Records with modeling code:
⟨
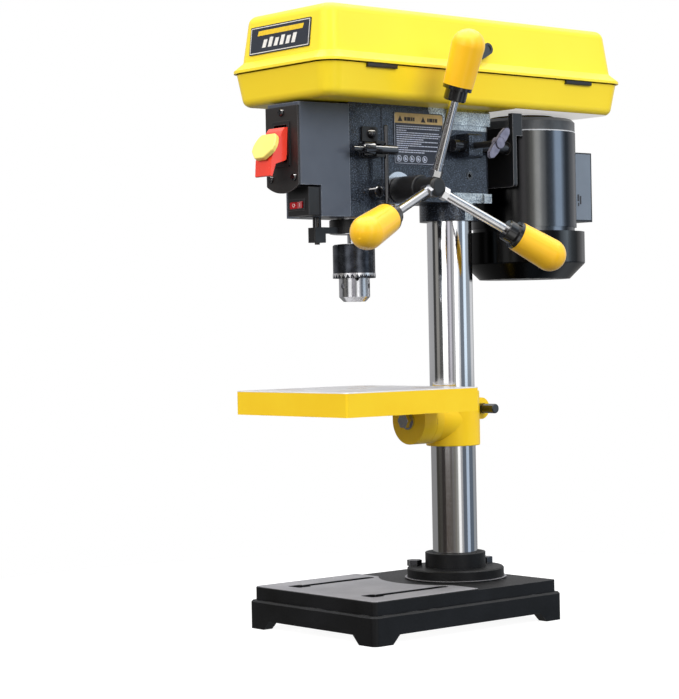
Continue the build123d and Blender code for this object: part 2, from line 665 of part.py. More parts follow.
def make_chuck_body():
    body = rod_z(0, SPINDLE_Y, NOSE_R, 315, 333)
    body += Pos(0, SPINDLE_Y, (315 + CHUCK_BOTTOM) / 2) * Cone(10.5, NOSE_R, 315 - CHUCK_BOTTOM)
    body += rod_z(0, SPINDLE_Y, 15.4, 333, CHUCK_TOP)
    body -= Pos(0, SPINDLE_Y, CHUCK_TOP - 10) * Cone(6.6, 7.6, 20)
    body -= rod_z(0, SPINDLE_Y, 6.4, CHUCK_BOTTOM - 1, 346)
    for index in range(3):
        body -= jaw_axis(index) * Pos(0, 0, 18) * Cylinder(JAW_R + 0.08, 52)
        turn = Pos(0, SPINDLE_Y, 325.4) * Rot(0, 0, 30 + 120 * index) * Rot(0, 90, 0)
        body -= turn * Pos(0, 0, NOSE_R) * Cylinder(2.6, 7)
    return body


def make_jaw(index):
    jaw = jaw_axis(index) * Pos(0, 0, JAW_LENGTH / 2) * Cylinder(JAW_R, JAW_LENGTH)
    turn = Pos(0, SPINDLE_Y, 0) * Rot(0, 0, 90 + 120 * index)
    wedge = make_face(Polyline((JAW_OPEN, 0), (JAW_OPEN + 20, 34.64), (JAW_OPEN + 20, -34.64), close=True))
    keep = turn * Pos(0, 0, CHUCK_BOTTOM) * extrude(wedge, 60)
    return jaw & keep


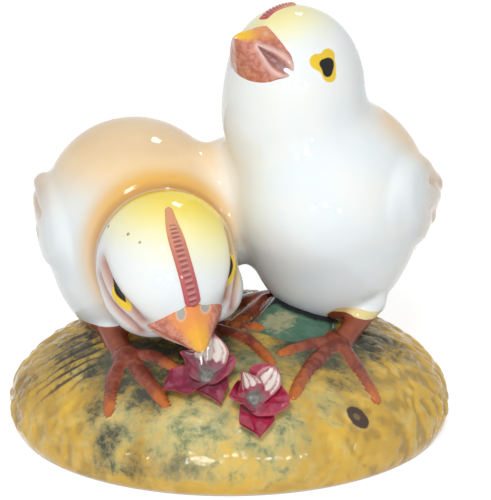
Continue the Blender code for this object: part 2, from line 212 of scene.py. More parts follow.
⟩
### What you will do
In the entries above, count every line containing the word "this". Write only the total.

### Correct output
2